Leitmotiv des plaidoiries : l’intention des prévenus. Le supposé bien-fondé de leur départ. Venir en « aide au peuple syrien », remédier à sa « lente agonie » et à l’inertie du gouvernement français. Me Éric Lefebvre, avocat des frères Hattay, invoque Rimbaud et décrit ainsi la volonté « humanitaire » des Strasbourgeois : « on n’est pas sérieux quand on a 17 ans, mais quand on a 17 ans ou 20 ans, on est exalté. » Et d’ajouter qu’avant les attentats du 13 novembre et ceux de Charlie Hebdo, jamais, « les réquisitions n’auraient été aussi lourdes. »

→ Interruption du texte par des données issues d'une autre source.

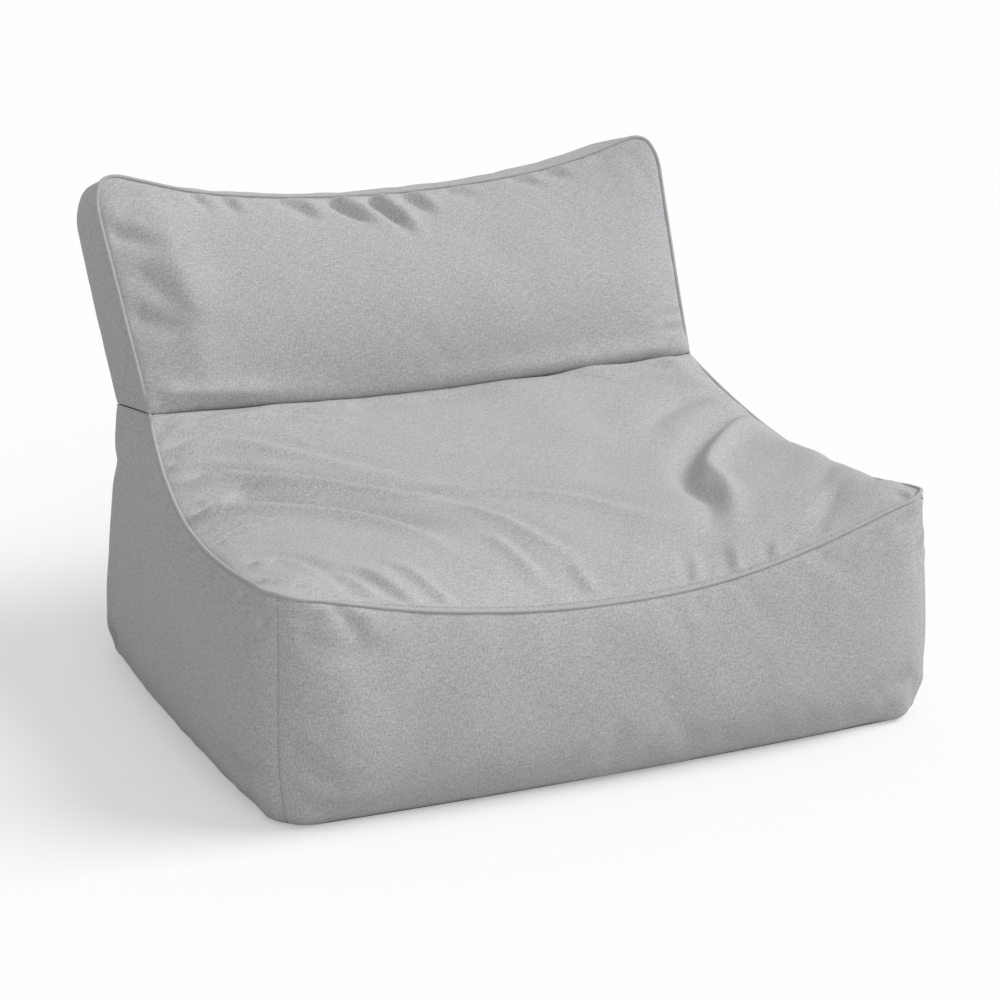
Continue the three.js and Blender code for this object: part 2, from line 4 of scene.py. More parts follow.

Finalement, Me Françoise Cotta conclut à l’adresse de la présidente du tribunal : « s’il y a quelqu’un qui peut vous aider dans votre jugement, c’est Karim. » Immobile dans le box, Karim Mohamed-Aggad fixe son conseil qui termine : « qu’on vienne me prouver qu’il représente un danger réel. Il va sortir de prison, qu’est-ce qu’il va faire ? Je ne veux pas quitter l’audience en me disant que les organisations terroristes auront gagné. Bon courage, madame la présidente. »

Le jugement est mis en délibéré au 6 juillet.